In response to an appropriate solution to the concurrent-write issue. I did very quick research and found that this article is suggesting a lock/semaphore solution. (http://effbot.org/zone/thread-synchronization.htm)
While the example isn't specificity on a dictionary, I'm pretty sure you could code a class-based wrapper object to help you work with dictionaries based on this idea.
If I had a requirement to implement something like this in a thread safe manner, I'd probably use the Python Semaphore solution. (Assuming my earlier merge technique wouldn't work.) I believe that semaphores generally slow down thread efficiencies due to their blocking nature.
From the site:
A semaphore is a more advanced lock mechanism. A semaphore has an internal counter rather than a lock flag, and it only blocks if more than a given number of threads have attempted to hold the semaphore. Depending on how the semaphore is initialized, this allows multiple threads to access the same code section simultaneously.
semaphore = threading.BoundedSemaphore()
semaphore.acquire() # decrements the counter
... access the shared resource; work with dictionary, add item or whatever.
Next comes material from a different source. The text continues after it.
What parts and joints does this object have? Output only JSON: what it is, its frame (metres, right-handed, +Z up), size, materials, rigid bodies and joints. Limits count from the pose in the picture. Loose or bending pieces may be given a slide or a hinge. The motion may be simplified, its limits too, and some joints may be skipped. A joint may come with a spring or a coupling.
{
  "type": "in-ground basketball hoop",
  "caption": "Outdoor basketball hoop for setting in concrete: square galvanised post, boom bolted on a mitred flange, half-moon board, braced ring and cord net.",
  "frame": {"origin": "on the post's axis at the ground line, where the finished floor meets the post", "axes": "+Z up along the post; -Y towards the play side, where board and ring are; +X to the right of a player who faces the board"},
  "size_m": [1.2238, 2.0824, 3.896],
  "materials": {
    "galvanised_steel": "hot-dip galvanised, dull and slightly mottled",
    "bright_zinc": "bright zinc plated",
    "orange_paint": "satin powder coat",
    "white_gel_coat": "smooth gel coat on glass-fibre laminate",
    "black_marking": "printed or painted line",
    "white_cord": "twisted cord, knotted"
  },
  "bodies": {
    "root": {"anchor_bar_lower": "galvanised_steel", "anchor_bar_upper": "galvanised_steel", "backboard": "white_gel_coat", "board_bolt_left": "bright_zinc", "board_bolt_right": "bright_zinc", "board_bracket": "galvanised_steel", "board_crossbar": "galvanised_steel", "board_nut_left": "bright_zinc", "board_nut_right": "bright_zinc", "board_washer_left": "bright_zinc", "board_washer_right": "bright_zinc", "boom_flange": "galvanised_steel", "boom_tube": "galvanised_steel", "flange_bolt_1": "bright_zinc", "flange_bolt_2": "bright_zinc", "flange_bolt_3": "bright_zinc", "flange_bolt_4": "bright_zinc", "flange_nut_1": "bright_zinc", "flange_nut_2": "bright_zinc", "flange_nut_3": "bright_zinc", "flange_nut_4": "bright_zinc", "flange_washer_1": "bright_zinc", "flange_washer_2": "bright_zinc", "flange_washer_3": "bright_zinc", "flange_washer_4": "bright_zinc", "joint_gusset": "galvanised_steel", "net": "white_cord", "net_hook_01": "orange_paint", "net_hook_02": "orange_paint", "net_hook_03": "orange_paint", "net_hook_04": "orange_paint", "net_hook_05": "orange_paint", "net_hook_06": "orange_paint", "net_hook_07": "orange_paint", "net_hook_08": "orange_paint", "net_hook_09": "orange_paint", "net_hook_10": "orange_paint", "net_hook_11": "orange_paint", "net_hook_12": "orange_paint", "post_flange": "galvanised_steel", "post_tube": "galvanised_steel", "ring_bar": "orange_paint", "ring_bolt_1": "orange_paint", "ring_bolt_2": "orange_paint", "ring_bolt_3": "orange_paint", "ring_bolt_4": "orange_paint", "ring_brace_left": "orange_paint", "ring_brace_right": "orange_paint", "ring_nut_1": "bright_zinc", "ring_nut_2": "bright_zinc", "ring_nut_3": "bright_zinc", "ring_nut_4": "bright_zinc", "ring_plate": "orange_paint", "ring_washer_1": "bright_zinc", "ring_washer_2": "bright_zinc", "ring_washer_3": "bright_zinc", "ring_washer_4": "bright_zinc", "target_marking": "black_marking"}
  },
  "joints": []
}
semaphore.release() # increments the counter
Is there a reason that the dictionary needs to be shared in the first place? Could you have each thread maintain their own instance of a dictionary and either merge at the end of the thread processing or periodically use a call-back to merge copies of the individual thread dictionaries together?
I don't know exactly what you are doing, so keep in my that my written plan may not work verbatim. What I'm suggesting is more of a high-level design idea.